FMS investors now say no equity peak in 2018 (Dec FMS said Q2’18 peak); level of investor hedging lowest since Jan’14; but drop in cash level from 4.7% to 4.4% (5-year low) not sufficient to trigger “sell signal” (BofAML Bull & Bear indicator at 7.1)
FMS investors most OW stocks relative to govt bonds since Aug’14; bond paranoia rife (#1 tail risk = inflation/bond crash) as FMS inflation expectations fourth highest since 1995, but until rising rates affect EPS asset allocators are determined to stay long
FMS Jan rotation is pro-cyclical: into tech (biggest monthly rise since Jul’14), industrials, EM, equities; out of telecom (2nd lowest since ‘05), bonds, utilities, UK
FMS most crowded trade = short Vol, followed by long FAANG+BAT; contrarian relative trade is now buying bond proxies & the US dollar should growth unexpectedly falter; by end-Q1 we expect peak Positioning to combine with peak Profits & Policy to create spike in volatility.

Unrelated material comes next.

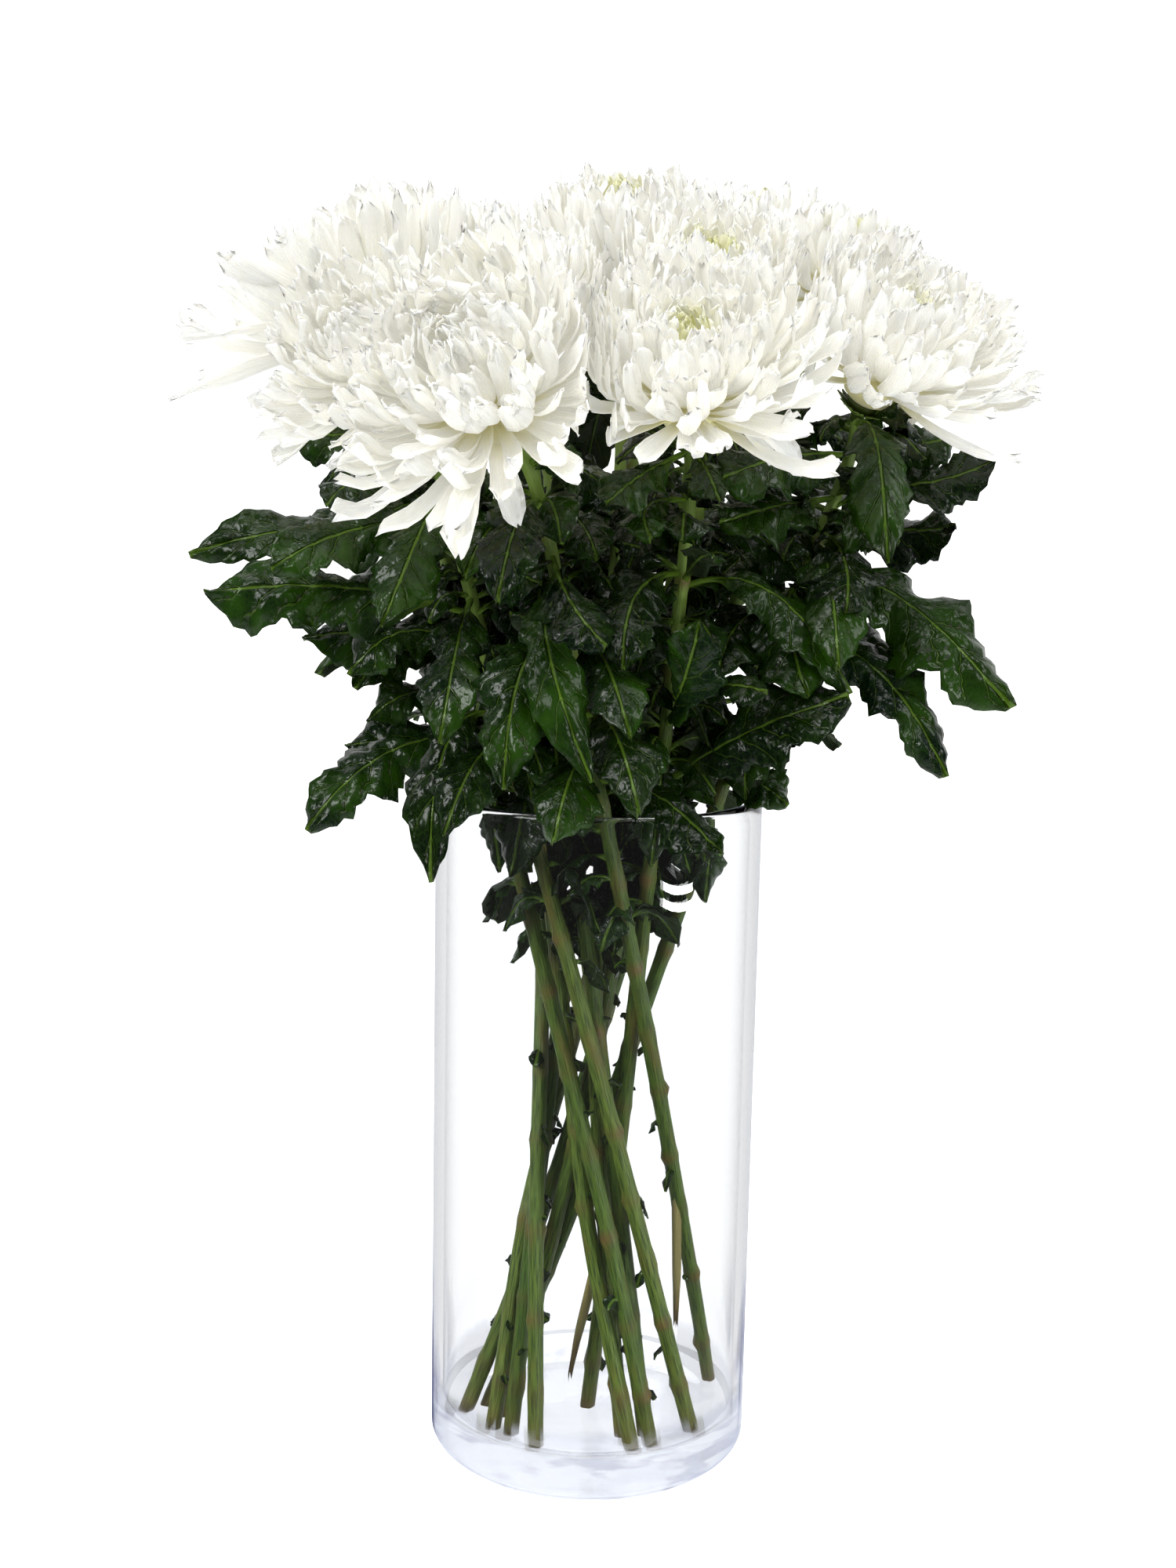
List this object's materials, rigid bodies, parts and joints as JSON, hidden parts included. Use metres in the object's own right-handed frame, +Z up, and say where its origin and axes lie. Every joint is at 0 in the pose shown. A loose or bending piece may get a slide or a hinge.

FMS cash rose to 4.4% (avg = 4.5% past 10 years) taking the FMS Cash Rule into “neutral” territory level, no longer a “buy” signal. BofAML Bull & Bear indicator at 7.1, but cash did not fall sharply enough to trigger 8.0 “sell” signal.
As a reminder, the FMS Cash Rule works as follows: when average cash balance rises above 4.5% a contrarian buy signal is generated for equities. When the cash balance falls below 3.5% a contrarian sell signal is generated.
January FMS allocation is pro-cyclical.
January rotation shows buying of cyclical plays and selling of defensive plays.
A majority of investors now expect a peak in equity markets in 2019 or beyond, pushing back the timing by two quarters from December, when the majority expected a top in Q2 2018.
Investor concerns about protectionism slip to 63%, but remain well above long-term average of 45%.